Lymph node fine-needle aspiration cytology is a common tool used in practice to assess for metastatic disease. Several studies have been published evaluating the accuracy of this method for staging, with findings showing good to excellent sensitivity for detection of mast cell neoplasia, malignant melanoma, and carcinoma 4,5. Detection of sarcoma metastasis with FNAC is not as reliable, likely because of the poor exfoliation of many sarcoma types. 

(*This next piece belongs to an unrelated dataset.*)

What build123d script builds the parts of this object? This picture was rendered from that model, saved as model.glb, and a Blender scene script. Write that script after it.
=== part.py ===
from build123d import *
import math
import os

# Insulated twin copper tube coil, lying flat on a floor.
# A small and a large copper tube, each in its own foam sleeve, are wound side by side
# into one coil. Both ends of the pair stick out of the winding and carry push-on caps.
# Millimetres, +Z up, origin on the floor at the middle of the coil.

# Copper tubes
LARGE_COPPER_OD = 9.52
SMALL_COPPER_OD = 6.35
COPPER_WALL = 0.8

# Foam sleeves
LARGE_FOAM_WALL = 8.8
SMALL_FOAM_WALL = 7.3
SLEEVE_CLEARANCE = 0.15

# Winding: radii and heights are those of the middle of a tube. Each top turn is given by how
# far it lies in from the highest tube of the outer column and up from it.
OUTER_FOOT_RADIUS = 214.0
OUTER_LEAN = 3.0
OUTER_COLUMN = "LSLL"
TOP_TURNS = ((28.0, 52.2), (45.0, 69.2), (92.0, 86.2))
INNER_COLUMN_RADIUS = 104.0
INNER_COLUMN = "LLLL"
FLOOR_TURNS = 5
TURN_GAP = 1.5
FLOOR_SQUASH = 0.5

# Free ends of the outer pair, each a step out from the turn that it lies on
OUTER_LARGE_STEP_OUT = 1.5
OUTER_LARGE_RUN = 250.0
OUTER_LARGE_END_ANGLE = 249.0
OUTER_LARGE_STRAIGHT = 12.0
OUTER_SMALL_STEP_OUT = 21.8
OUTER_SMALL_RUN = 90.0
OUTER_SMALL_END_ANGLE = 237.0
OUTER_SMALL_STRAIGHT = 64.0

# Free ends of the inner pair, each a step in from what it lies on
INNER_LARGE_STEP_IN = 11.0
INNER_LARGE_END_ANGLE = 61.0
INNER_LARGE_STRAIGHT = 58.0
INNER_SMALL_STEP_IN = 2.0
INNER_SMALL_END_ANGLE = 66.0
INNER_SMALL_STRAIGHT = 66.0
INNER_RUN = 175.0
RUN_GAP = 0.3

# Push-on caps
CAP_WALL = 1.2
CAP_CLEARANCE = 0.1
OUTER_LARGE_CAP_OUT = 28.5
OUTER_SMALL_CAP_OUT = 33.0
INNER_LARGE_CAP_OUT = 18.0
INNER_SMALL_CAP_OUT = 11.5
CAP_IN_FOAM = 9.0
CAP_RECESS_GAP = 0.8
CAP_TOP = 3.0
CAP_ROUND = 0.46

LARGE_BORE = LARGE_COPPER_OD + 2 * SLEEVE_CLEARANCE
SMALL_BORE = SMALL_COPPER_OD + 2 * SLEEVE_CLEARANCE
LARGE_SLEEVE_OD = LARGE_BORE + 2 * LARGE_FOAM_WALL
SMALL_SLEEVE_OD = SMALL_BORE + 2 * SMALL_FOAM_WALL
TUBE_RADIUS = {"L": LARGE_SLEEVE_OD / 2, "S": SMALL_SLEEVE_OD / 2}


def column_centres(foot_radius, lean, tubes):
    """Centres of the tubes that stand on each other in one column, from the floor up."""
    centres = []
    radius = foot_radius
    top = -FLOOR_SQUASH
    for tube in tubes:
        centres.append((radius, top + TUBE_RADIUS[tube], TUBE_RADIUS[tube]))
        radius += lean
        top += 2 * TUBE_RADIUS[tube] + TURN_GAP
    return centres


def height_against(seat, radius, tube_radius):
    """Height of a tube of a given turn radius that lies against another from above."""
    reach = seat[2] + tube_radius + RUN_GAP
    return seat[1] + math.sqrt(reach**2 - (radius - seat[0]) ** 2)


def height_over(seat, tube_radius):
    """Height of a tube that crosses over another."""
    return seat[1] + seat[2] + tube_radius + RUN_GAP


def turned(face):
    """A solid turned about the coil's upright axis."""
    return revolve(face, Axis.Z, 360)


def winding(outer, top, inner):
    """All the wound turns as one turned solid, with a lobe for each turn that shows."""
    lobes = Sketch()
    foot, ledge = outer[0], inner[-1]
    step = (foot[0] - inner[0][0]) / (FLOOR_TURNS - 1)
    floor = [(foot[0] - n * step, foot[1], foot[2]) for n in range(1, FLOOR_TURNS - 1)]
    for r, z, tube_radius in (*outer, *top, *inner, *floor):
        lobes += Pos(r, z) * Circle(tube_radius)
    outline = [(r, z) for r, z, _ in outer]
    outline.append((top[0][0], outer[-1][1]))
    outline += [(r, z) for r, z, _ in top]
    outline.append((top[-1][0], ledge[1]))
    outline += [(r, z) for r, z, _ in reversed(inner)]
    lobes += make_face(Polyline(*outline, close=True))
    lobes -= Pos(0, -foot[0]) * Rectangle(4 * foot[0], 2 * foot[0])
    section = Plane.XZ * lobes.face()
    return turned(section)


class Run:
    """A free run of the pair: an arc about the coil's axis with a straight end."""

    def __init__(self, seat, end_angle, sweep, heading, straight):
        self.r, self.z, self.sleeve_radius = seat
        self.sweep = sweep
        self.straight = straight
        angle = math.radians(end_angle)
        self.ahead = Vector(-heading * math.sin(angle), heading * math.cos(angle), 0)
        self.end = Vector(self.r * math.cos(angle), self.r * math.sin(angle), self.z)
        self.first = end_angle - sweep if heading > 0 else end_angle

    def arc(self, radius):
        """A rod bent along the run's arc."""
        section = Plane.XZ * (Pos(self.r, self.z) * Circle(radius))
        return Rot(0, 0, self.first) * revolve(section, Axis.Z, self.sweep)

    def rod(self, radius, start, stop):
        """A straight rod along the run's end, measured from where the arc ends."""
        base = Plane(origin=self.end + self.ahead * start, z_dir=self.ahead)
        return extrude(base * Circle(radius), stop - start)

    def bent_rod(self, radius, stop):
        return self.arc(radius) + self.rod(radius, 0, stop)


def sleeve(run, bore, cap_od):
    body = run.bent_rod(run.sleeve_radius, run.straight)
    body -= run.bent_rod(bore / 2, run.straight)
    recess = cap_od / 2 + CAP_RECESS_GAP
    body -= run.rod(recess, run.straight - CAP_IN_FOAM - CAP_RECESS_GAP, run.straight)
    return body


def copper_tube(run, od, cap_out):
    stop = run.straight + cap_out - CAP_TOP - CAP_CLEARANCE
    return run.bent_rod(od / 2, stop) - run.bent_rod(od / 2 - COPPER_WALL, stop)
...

Any type of carcinoma can metastasize to the lymph node. Three specific types that may be seen are squamous cell carcinoma, urothelial carcinoma (also known as transitional cell carcinoma), and mammary carcinoma. Unique morphologic characteristics are often noted in cases of metastatic squamous cell carcinoma and urothelial carcinoma. Squamous cell carcinoma consists of a combination of atypical epithelial cells organized in clusters and individually (Figure 11). Asynchronous nuclear to cytoplasmic maturation, including inappropriate keratinization, can lead to the specific interpretation of squamous cell carcinoma. Urothelial carcinoma may not exhibit identifying characteristics, but the presence of Melamed-Wolinska bodies can serve as a clue. These are pink cytoplasmic inclusions that have been reported in urothelial carcinoma, and also in mammary carcinoma and mesothelioma (Figure 12) 6. Metastatic mammary neoplasia does not typically exhibit unique features that allow the observer to specifically identify it as mammary origin – which is why correlation with the clinical history and presence of any mass lesions is critical in these cases. 

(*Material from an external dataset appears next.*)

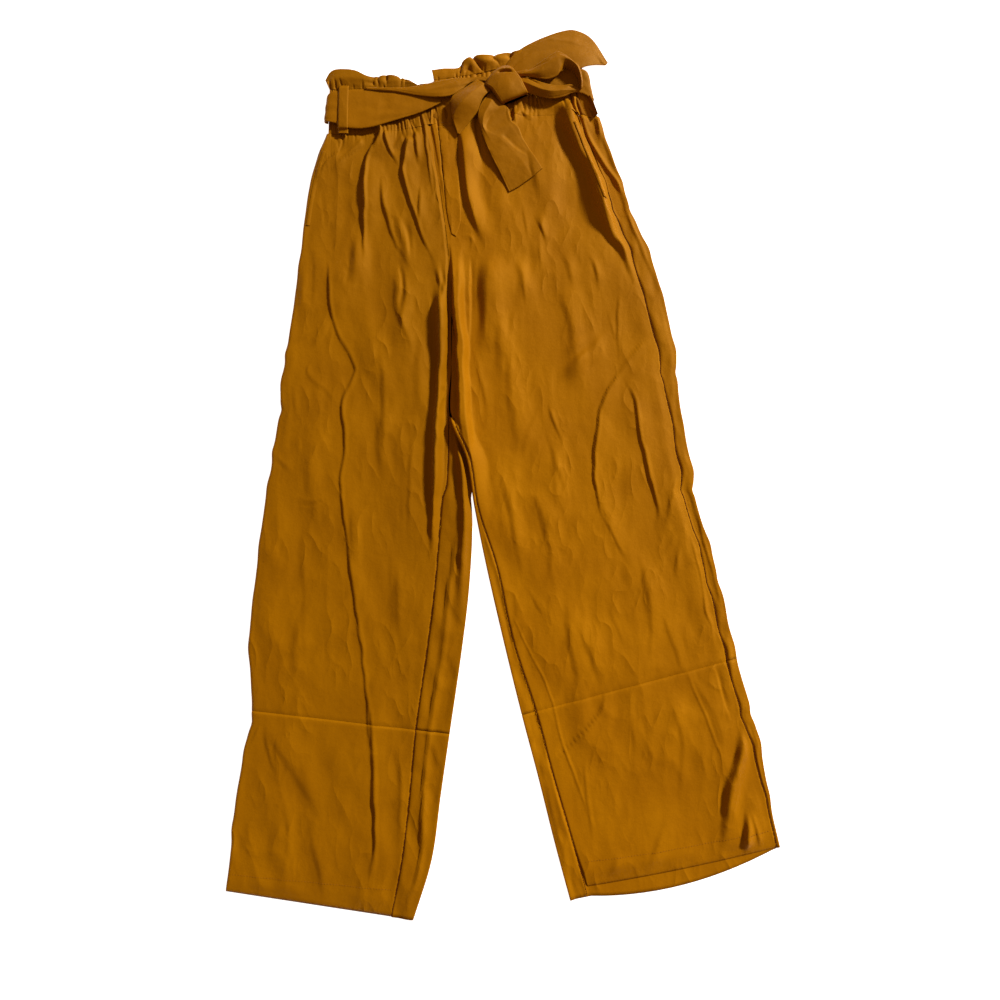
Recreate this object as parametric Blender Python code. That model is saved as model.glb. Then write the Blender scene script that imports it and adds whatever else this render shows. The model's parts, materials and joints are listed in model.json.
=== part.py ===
"""Paperbag waist trousers, lying flat on their back with the front up.

The tables are in millimetres, x to the wearer's left, y towards the waist, z up from the surface.
Each cloth piece is a wall between an upper and a lower grid of points. Objects are in metres.
"""

import math

import bpy
import numpy as np

MM = 0.001
WALL = 1.2            # leg, casing and ruffle cloth
SASH_WALL = 1.4       # the sash is sewn double
LOOP_WALL = 1.0
GAP = 0.3             # between neighbouring pieces
LEG_HEIGHT = 3.0      # top of the front cloth where nothing lifts it
WAIST_HEIGHT = 5.4    # the same at the casing's seam
WAIST_RISE = (400, 490)          # the y range over which the front cloth climbs
EDGE_RADIUS = 1.5     # the turn of the back panel round a leg's edge
LEAST_TURN = 0.8      # flat cloth beyond that turn, at the least
CASING_LEVEL = 5.8    # underside of the front casing
BACK_LEVEL = 3.0      # underside of the back casing, over the sash
CREST_SHARE = 0.5     # a fold's crest lies this share of its steep side beyond its line
LEVEL_PITCH = 30      # between a leg's cross-sections
PANEL_COLUMNS = 13    # points across a front panel
SEAM_FADE = 14        # folds die out over this distance from a seam or edge
CENTRE_X = 4.5        # the middle of the whole outline, in the tables' own frame
CENTRE_Y = 62.845

# Legs: a row for each level. The outer and inner points are the leg's two edges, the side and
# inseam insets are how far the back cloth comes round each edge to its seam.
LEG_COLUMNS = ("outer_x", "outer_y", "inner_x", "inner_y", "side_inset", "inseam_inset")
RIGHT_LEG = (
    (-225, 476, -90, 489, 0, 0),       # casing seam
    (-246, 400, -77, 402, 0, 0),
    (-256, 290, -63.5, 292, 0, 0),
    (-269, 180, -61, 182, 0, 0),
    (-276, 100, -62, 104, 0, 5),       # crotch
    (-283, 40, -43.3, 40, 0, 26),
    (-291, -20, -34.5, -22, 0, 39),
    (-298, -95, -37, -103, 0, 42),
    (-303, -172, -46, -183, 0, 42),    # knee
    (-298, -254, -60, -281, 0, 41),    # shin seam
    (-311, -345, -70, -352, 0, 37),
    (-317, -415, -80, -425, 0, 35),
    (-321, -461, -101, -493, 0, 26),   # hem
)
LEFT_LEG = (
    (129, 498, -90, 489, 27, 0),
    (160, 398, -77, 402, 22, 0),
    (199, 288, -63.5, 292, 25, 0),
    (219, 190, -61, 182, 22, 0),
    (226, 104, -62, 104, 14, 4),
    (236, 50, -44, 50, 16, 5),
    (243, -8, -31, -12, 14, 5),
    (256, -54, -16, -85, 14, 13),
    (271, -115, 5, -175, 14, 12),
    (285, -192, 26, -259, 13, 18),
    (306, -272, 45, -330, 12, 18),
    (320, -360, 64, -405, 5, 21),
    (330, -411, 82, -471, 4, 21),
)
CROTCH_ROW = 4
SHIN_ROW = 9
HEM_ROW = 12
TOP_BOW = {"right": -5, "left": 7}         # how far the casing seam arches up
HEM_BOW = {"right": 0, "left": -15}        # how far the back hem hangs below a straight line
FRONT_HEM_LIFT = {"right": 0, "left": 10}  # the front hem stops short at the inseam

# Folds of the front: the line of each fold's steep side from the waist down, its height,
# and the widths of its steep side (towards the wearer's right) and of its soft side.
FOLDS = (
    ("hip_outer", ((-166, 476), (-175, 445), (-176, 357), (-174, 305)), 5.0, 12, 20),
    ("hip_middle", ((-146, 482), (-146, 460), (-134, 440), (-132, 395)), 3.0, 10, 14),
    ("hip_inner", ((-121, 468), (-125, 432), (-119, 390), (-101, 335), (-80, 285)), 5.0, 12, 18),
    ("front_crease", ((-218, 293), (-212, 230), (-185, 173), (-197, 122), (-195, 20), (-178, -116),
                      (-158, -263), (-151, -342), (-154, -446)), 5.0, 14, 26),
    ("centre_right", ((-87, 268), (-87, 150), (-92, 74), (-88, -5), (-86, -70)), 6.0, 14, 14),
    ("centre_left", ((-55, 474), (-50, 420), (-43, 370), (-28, 322)), 7.0, 12, 22),
    ("fly_end", ((-40, 320), (-36, 260), (-37, 211), (-47, 165)), 5.0, 12, 16),
    ("diagonal", ((78, 488), (90, 455), (108, 410), (132, 334), (168, 262)), 9.0, 18, 24),
    ("thigh_arc", ((157, 171), (138, 144), (123, 107), (117, 43), (123, -20)), 4.0, 12, 20),
    ("outer_thigh", ((154, 150), (167, 125), (176, 67), (190, 5), (187, -42)), 5.0, 12, 20),
    ("below_knee", ((123, -238), (118, -258), (85, -290), (55, -318)), 4.0, 12, 20),
    ("shin_side", ((276, -290), (270, -340), (257, -378), (254, -425)), 6.0, 14, 18),
)

# The waist: a row for each point along a line, from the wearer's right to left.
CASING_TOP = {
    "right": ((-221, 534), (-180, 534), (-140, 535), (-99, 538)),
    "left": ((-86, 548), (-30, 556), (26, 569), (70, 573), (104, 574)),
    "back": ((-220, 534), (-99, 538), (-30, 556), (26, 569), (104, 574)),
}
RUFFLE_TOP = {
    "right": ((-227, 547), (-220, 557), (-209, 560), (-188, 558), (-169, 551), (-143, 553),
              (-122, 548), (-109, 541)),
    "left": ((-89, 562), (-72, 564), (-55, 565), (-48, 573), (-34, 579), (-17, 579), (1, 582),
             (22, 586), (60, 590), (108, 588)),
    "back": ((-222, 551), (-190, 552), (-150, 548), (-102, 545), (-60, 558), (0, 577), (60, 583),
             (104, 582)),
}
WAIST_PINCH = 3.5     # the sash pulls the casing's left end in by this
FRONT_GATHERS = 28    # in each front half
BACK_GATHERS = 44
FRONT_WAVES = 8       # ruffle waves in each front half
BACK_WAVES = 15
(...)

High-grade mast cell tumors can metastasize to lymph nodes. When the metastatic process is advanced, cytologic diagnosis is typically straightforward, as large numbers of mast cells are present (Figure 13). However, when metastatic disease is in the early stages, only low numbers of mast cells may be seen. This often poses a diagnostic challenge, since low numbers of mast cells can be seen normally in lymph nodes and as part of inflammatory disease. In these cases, histopathologic evaluation and/or serial aspiration of the lymph node may be necessary for definitive assessment. 

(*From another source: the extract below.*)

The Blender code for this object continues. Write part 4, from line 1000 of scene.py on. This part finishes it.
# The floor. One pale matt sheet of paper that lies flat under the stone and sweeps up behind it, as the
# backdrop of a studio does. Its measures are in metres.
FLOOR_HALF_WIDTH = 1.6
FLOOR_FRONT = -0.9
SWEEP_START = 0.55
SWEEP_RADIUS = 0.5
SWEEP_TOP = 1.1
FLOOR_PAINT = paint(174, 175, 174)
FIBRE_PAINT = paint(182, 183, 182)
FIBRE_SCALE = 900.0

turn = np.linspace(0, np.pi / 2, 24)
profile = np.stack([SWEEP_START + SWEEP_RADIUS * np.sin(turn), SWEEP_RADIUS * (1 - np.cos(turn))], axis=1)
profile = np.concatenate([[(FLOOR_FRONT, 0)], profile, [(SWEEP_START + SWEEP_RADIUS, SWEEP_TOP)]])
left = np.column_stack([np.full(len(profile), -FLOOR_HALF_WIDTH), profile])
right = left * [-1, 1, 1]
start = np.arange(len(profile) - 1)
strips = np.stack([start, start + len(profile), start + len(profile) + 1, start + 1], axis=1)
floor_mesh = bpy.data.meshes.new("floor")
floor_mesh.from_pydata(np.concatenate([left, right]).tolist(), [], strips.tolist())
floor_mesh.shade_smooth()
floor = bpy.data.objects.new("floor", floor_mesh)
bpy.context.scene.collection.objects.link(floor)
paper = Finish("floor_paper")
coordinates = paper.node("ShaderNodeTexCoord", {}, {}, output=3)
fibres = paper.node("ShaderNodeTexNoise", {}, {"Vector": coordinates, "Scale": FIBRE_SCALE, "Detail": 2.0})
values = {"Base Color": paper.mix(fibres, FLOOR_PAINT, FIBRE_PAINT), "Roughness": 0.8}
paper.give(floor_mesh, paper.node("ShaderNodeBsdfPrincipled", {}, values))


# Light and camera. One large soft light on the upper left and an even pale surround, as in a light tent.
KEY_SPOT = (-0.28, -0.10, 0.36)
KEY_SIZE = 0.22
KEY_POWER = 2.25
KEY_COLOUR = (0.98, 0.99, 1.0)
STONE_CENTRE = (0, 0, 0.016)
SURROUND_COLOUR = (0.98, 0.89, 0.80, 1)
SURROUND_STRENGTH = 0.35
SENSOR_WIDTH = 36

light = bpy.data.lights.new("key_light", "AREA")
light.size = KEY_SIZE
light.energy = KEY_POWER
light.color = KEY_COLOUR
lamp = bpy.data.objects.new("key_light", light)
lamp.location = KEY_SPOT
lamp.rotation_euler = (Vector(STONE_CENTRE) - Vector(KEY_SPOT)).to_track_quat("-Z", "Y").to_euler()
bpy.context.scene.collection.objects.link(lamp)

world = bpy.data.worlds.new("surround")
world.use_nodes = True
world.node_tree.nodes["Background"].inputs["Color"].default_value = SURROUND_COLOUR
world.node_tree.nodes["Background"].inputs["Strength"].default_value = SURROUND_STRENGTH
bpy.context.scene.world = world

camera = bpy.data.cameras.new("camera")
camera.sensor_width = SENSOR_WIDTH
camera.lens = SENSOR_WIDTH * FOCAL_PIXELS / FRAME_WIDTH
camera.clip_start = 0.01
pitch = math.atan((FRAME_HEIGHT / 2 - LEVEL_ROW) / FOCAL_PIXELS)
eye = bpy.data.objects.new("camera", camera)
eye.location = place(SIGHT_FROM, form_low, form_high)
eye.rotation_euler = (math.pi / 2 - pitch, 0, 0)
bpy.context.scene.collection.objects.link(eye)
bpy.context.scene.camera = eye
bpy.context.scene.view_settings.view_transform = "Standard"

Malignant melanomas often metastasize to both local and distant lymph nodes. Neoplastic melanocytes can exhibit rounded, polygonal, or spindle-shaped borders, and will often contain cytoplasmic melanin granules which can exhibit a range of colors, including dark yellow/brown, green, blue, and black. Cells may exhibit significant cytologic atypia, including anisocytosis, anisokaryosis, multi-nucleation, and prominent nucleoli (Figure 14). Similarly to mast cell neoplasia, a lymph node that is becoming effaced with neoplastic melanocytes lends itself to a straightforward diagnosis of metastatic disease. However, when low numbers of melanocytes are noted, these may represent a normal lymph node (Figure 15). In these cases, histopathologic evaluation and/or serial aspiration of the lymph node may be necessary for definitive assessment. 

Conclusion

Lymph node fine-needle aspiration cytology is a valuable tool for investigating causes of lymphadenomegaly and staging cancer in companion animals. While the interpretation of lymph node cytology can be complex, with practice and guidance, general practitioners can gain confidence in this skill, although the clinician should be aware that pitfalls do exist in some cases.